Gesundheitskompetenz
Patienten überfordert?
Spezialisierung, Regulation, technologische Innovation – das deutsche Gesundheitssystem ist hochkomplex. Experten mahnen zu mehr Patientenorientierung.
Veröffentlicht:MÜNCHEN. Das deutsche Gesundheitssystem gilt weltweit als eines der besten. Auch Dr. Sebastian Schmidt-Kaehler attestierte ihm jüngst beim Kongress der Stiftung Münch in München eine hohe Spezialisierung, gute Einrichtungsdichte sowie kostenlosen Zugang. Er ist Geschäftsführer der auf Patientenkommunikation spezialisierten Patientenprojekte GmbH. Allerdings müssten Experten mehr darauf achten, dass Patienten das hochkomplexe Angebot auch nutzen könnten. Nicht nur entwickle sich das Wissen zu Medizin und Gesundheit ständig weiter. Auch die Fülle rechtlicher und organisatorischer Anforderungen, Regeln und Möglichkeiten verlange dem Nutzer einiges ab.

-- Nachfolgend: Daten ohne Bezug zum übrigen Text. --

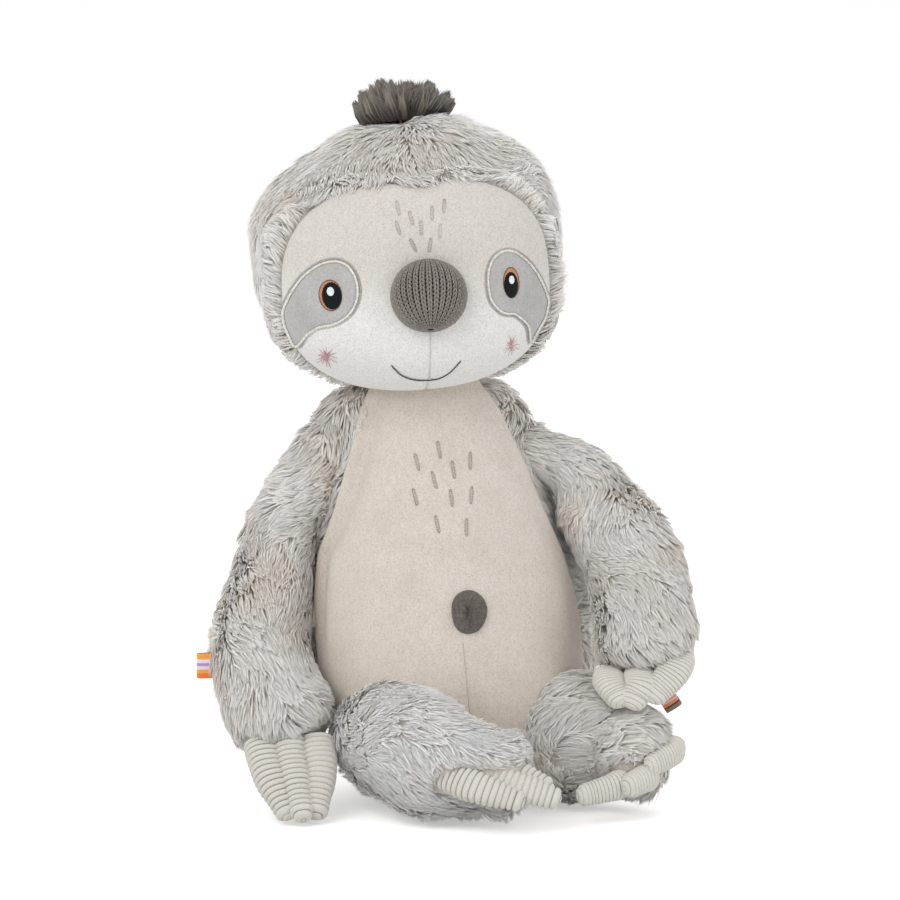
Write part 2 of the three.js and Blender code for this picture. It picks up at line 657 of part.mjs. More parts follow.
// The tuft's locks stand in a spiral on the crown and lean outwards from its middle.
function tuftForm() {
  const locks = [];
  for (let i = 0; i < TUFT_LOCKS; i += 1) {
    const out = Math.sqrt((i + 0.3) / TUFT_LOCKS);
    const turn = i * 2.4;
    const root = new THREE.Vector3(TUFT_HALF_WIDTH * out * Math.cos(turn), TUFT_HALF_DEPTH * out * Math.sin(turn), 0);
    const aim = new THREE.Vector3(root.x * 0.03, root.y * 0.03, 1).normalize();
    root.z = headReach(new THREE.Vector3(root.x, root.y, HEAD_HALF_HEIGHT).normalize()) - 4;
    const length = TUFT_LENGTH * (1 - 0.35 * out);
    const curl = new THREE.Vector3(Math.cos(turn + 1), Math.sin(turn + 1), 0).multiplyScalar(TUFT_LOCK_R * 0.7);
    const middle = root.clone().addScaledVector(aim, length * 0.55).add(curl);
    const tip = root.clone().addScaledVector(aim, length);
    const stations = [[root, 1], [middle, 1], [tip, 0.6]].map(([at, share]) => ({
      at, wide: TUFT_LOCK_R * share, deep: TUFT_LOCK_R * share,
    }));
    locks.push(sweep(stations, X, { sides: 5, rings: 2, capRings: 1 }));
  }
  const base = new THREE.SphereGeometry(1, 12, 6);
  base.rotateX(Math.PI / 2);
  base.scale(TUFT_HALF_WIDTH, TUFT_HALF_DEPTH, TUFT_BASE_HIGH);
  base.translate(0, 0, HEAD_HALF_HEIGHT - TUFT_BASE_HIGH / 2);
  locks.push(solidOf(base));
  const turned = new THREE.Matrix4().makeTranslation(HEAD_AT).multiply(new THREE.Matrix4().makeRotationY(HEAD_ROLL));
  const standing = geometryOf(joinAll(locks));
  standing.applyMatrix4(turned);
  return solidOf(standing).subtract(headForm(FIT));
}

sew(head, 'hair_tuft', tuftForm(), YARN);

// Arms and legs. The fur is a sleeve sewn round its opening in the torso, and the filling's
// root ball reaches in through that opening.
function limbPieces(name, limb, furCutters, fillingCutters, claws, clawName) {
  const body = bodyGroup(pointOf(limb.path[0]));
  const opening = clawForm(claws, FIT);
  const floor = below(0);
  const sleeve = limbSweep(limb, 0).subtract(limbSweep(limb, -CLOTH));
  sew(body, `${name}_fur`, cutAll(sleeve, [opening, floor, ...furCutters]), FUR);
  sew(body, `${name}_filling`, cutAll(limbSweep(limb, -CLOTH - FIT), [opening, ...fillingCutters]), FILLING);
  sew(body, clawName, cutAll(clawForm(claws, 0), [floor, ...furCutters]), CORDUROY);
  return body;
}

function armPieces(name, limb, claws, clawName, obstacles = []) {
  const cutters = [flankWay(limb), ...obstacles];
  return limbPieces(name, limb, cutters, cutters, claws, clawName);
}

function legPieces(name, limb, axis, range, claws, clawName) {
  const way = haunchWay(limb, axis, range);
  const root = ballAt(pointOf(limb.path[0]), rootRadius(limb));
  return limbPieces(name, limb, [way], [way.subtract(root)], claws, clawName);
}

// The way that the left leg's top sweeps clear under the left hand.
function thighWay() {
  const top = LEG_LEFT.path.map(([x, y, z, r]) => [Math.hypot(x - hipLeft.x, y - hipLeft.y), z + r + SWING]);
  const [reach, height] = top.at(-1);
  const end = reach + LEG_LEFT.path.at(-1)[3] * LEG_LEFT.endCap + SWING;
  const profile = [...top.slice(1), [end - 6, height - 6], [end, 0]];
  const up = profile.map(([out, z]) => [out, z - hipLeft.z]);
  return spun([[up[0][0], -REACH / 4], ...up, [end, -REACH / 4]], hipLeft, SPREAD);
}

const armRight = armPieces('arm_right', ARM_RIGHT, HAND_CLAWS_RIGHT, 'hand_claws_right');
armPieces('arm_left', ARM_LEFT, HAND_CLAWS_LEFT, 'hand_claws_left', [thighWay()]);
legPieces('leg_right', LEG_RIGHT, LIFT, LEG_LIFT, FOOT_CLAWS_RIGHT, 'foot_claws_right');
const legLeft = legPieces('leg_left', LEG_LEFT, SPREAD, LEG_SPREAD, FOOT_CLAWS_LEFT, 'foot_claws_left');

// A ribbon folded into a loop, its two ends at x = 0 and its fold pointing along +X.
function loopForm() {
  const half = LOOP_GAP / 2 + LOOP_THICK;
  const inner = LOOP_GAP / 2;
  const shape = new THREE.Shape();
  shape.moveTo(0, -half);
  shape.lineTo(LOOP_OUT - half, -half);
  shape.absarc(LOOP_OUT - half, 0, half, -Math.PI / 2, Math.PI / 2, false);
  shape.lineTo(0, half);
  shape.lineTo(0, inner);
  shape.lineTo(LOOP_OUT - half, inner);
  shape.absarc(LOOP_OUT - half, 0, inner, Math.PI / 2, -Math.PI / 2, true);
  shape.lineTo(0, -inner);
  shape.closePath();
  const ribbon = new THREE.ExtrudeGeometry(shape, { depth: LOOP_WIDE, bevelEnabled: false, curveSegments: 3 });
  ribbon.translate(0, 0, -LOOP_WIDE / 2);
  return ribbon;
}

// Sews a loop to a limb at a point of its centre line, standing out along its aim.
function sewLoop(body, name, limb, loop) {
  const ribbon = loopForm();
  ribbon.rotateX(loop.turn);
  ribbon.translate(loop.reach - LOOP_SEWN_IN, 0, 0);
  ribbon.rotateY(loop.droop);
  ribbon.rotateZ(Math.atan2(loop.aim.y, loop.aim.x));
  ribbon.translate(loop.at.x, loop.at.y, loop.at.z);
  sew(body, name, solidOf(ribbon).subtract(limbSweep(limb, FIT)), RIBBON);
}

sewLoop(armRight, 'label_loop_arm', ARM_RIGHT, ARM_LOOP);
sewLoop(legLeft, 'label_loop_leg', LEG_LEFT, LEG_LOOP);

export default group;
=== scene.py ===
"""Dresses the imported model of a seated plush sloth.

Every size is in millimetres and is turned into metres when a mesh is made. The toy looks along
-Y, its own left side is +X, and the origin is the middle of its flat seat.
"""

from __future__ import annotations

import logging
import math
from collections.abc import Callable
from dataclasses import dataclass
from enum import Enum

import bpy
import numpy as np
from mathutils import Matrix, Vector


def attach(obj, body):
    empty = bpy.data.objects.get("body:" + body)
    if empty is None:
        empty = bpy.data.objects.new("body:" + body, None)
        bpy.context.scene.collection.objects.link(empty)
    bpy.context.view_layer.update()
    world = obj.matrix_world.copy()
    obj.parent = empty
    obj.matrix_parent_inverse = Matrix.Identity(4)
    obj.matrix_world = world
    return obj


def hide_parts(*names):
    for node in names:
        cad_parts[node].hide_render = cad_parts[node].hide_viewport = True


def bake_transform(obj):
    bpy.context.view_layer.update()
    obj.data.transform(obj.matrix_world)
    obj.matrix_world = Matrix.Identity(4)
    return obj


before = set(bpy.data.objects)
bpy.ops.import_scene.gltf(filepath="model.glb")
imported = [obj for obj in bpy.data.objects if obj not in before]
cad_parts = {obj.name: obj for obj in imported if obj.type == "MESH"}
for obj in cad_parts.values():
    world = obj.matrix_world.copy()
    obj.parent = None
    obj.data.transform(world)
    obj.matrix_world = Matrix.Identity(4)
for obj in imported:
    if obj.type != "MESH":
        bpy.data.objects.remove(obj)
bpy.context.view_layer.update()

LOG = logging.getLogger("sloth")
MM = 0.001
TAU = 2 * math.pi

# How high above the floor the lowest pile and the backing stay, and how many locks each fur starts from
FLOOR_CLEAR = 0.35
ROOT_CLEAR = 2.2
HOOD_LOCKS = 62000
TORSO_LOCKS = 42000
ARM_LOCKS = 26000
LEG_LOCKS = 21000

# Where pile is left out: near the claws' middle lines, and near the neck below a height
CLAW_BARE = 9.5
NECK = (-23, 0, 232)
NECK_BARE = 44
NECK_TOP = 250

# The angle from which an edge shades as sharp, the pattern's name, and two shared values
SHARP = math.radians(62)
LAY = "lay"
WHITE = (1, 1, 1, 1)
SIDES = ("right", "left")

Array = np.ndarray
Pair = tuple[float, float]
Trio = tuple[float, float, float]
Rgb = tuple[int, int, int]
Rgba = tuple[float, float, float, float]
Stops = list[tuple[float, Rgba]]
Placer = Callable[[Array, Array, Array], tuple[Array, Array]]
Socket = bpy.types.NodeSocket
Material = bpy.types.Material
Piece = bpy.types.Object


class Slot(Enum):
    """The record's material slots."""

    PILE = "long_pile_fur"
    CREAM = "cream_velour"
    GREY = "grey_velour"
    THREAD = "embroidery"
    KNIT = "knit"
    CORD = "corduroy"
    YARN = "yarn"
    RIBBON = "ribbon"


# Numbers and curves


def unit(vectors: Array) -> Array:
    """Scales each vector along the last axis to length one."""
    return vectors / np.maximum(np.linalg.norm(vectors, axis=-1, keepdims=True), 1e-12)


def bell(values: Array, middle: float, width: float) -> Array:
    """A bell of height one: e to the power of minus ((value - middle) / width) squared."""
    return np.exp(-(((values - middle) / width) ** 2))


def square_to(side: Array, ahead: Array) -> Array:
    """The direction nearest to a side one that is square to each direction ahead."""
    return unit(side - (ahead @ side)[:, None] * ahead)


def facing_ahead(across: Array, upward: Array) -> Array:
    """The direction square to two steps on a surface, on the side that looks to -Y."""
    facing = unit(np.cross(across, upward))
    return np.where(facing[..., 1:2] > 0, -facing, facing)


def eased(values: Array, low: float, high: float) -> Array:
    """Passes from 0 at a low value to 1 at a high one along 3w^2 - 2w^3."""
    w = np.clip((values - low) / (high - low), 0, 1)
    return w * w * (3 - 2 * w)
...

Patienten müssten die für sie geeigneten Angebote finden, einschätzen und nutzen können. Oft müssten sie unmittelbar mit Leistungserbringern und Kostenträgern kommunizieren. Gerade wenn es Probleme gebe, müssten sie wissen, wie sie ihre Rechte durchsetzen können. Welche Irrwege Patienten im Extremfall erleben, beschrieb Schmidt-Kaehler am Beispiel einer Frau aus Kasachstan. Innerhalb eines Jahres habe sie 35 Ärzte aufgesucht und 20 unterschiedliche Medikamente bekommen.
Mehr denn je verlange die Komplexität der Angebote eine hohe Gesundheitskompetenz (Health Literacy). Studien wiesen darauf hin, dass diese ein wichtiger Faktor für gute Behandlungsergebnisse sei, mehr als Bildung, Arbeitssituation oder Einkommen. Gesundheitskompetenz ist damit für das individuelle Wohlergehen wichtig, zugleich für Ressourcenschonung.
Deutschland im Mittelfeld
Deutschland sei einer aktuellen Studie zufolge aber gerade mal im internationalen Mittelfeld. Mehr als die Hälfte der Teilnehmer hätten eine als problematisch bis inadäquat eingeschätzte Gesundheitskompetenz gezeigt. Es gebe also noch reichlich Verbesserungsbedarf, so Schmidt-Kaehler. Zugleich forderten Demokratisierung, Individualisierung und Optionsvielfalt mehr als früher den mündigen Patienten. Im Einzelfall könne das zur "Entscheidungszumutung" führen, gerade bei schweren Krankheiten und Eingriffen. "Patienten dürfen immer mehr Entscheidungen treffen", sagte Schmidt-Kaehler. "Sie müssen es aber auch." Die Verantwortung für die sinnvolle Nutzung des Gesundheitssystems ließe sich aber nicht nur beim Patienten abladen. Auch auf der Angebotsseite gebe es viel Verbesserungsbedarf. Schmidt-Kaehler rückte Zugang, Verständlichkeit und Transparenz in den Vordergrund.
Kommunikation der Ärzte im Blick
Es sei Aufgabe aller im Gesundheitswesen, sich mehr an den Patienten zu orientieren. Das gelte etwa für die Kommunikation der Ärzte. Wie sie ihre Patienten informieren und beraten, sei essenziell. Zudem ließen sich durch etwas mehr Struktur die konkreten Kontakte effizienter gestalten. Schon eine Voraberhebung mit wenigen, schlichten Fragen nach dem Gesundheitsproblem könne dabei helfen. Solche Ansätze seien beispielsweise in den USA längst verbreitet.
Gleichermaßen gebe es aber auch Forderungen an die Verwaltung. Strukturen sollten transparenter und verständlicher werden. Schmidt-Kaehler betonte den Stellenwert vernetzter Versorgungsstellen. Nur zentral gesteuert könne Health Care Usability nicht erreicht werden. Luft nach oben gebe es reichlich. "Wir bräuchten im deutschen Gesundheitswesen eine große Aufräumaktion in Sachen Verständlichkeit." Nicht zuletzt böten auch digitale Mittel weit mehr Potenzial als bisher genutzt werde. Sie könnten zu besserer Vernetzung und Versorgungsforschung beitragen und sollten integrierter Bestandteil des Gesundheitssystems werden.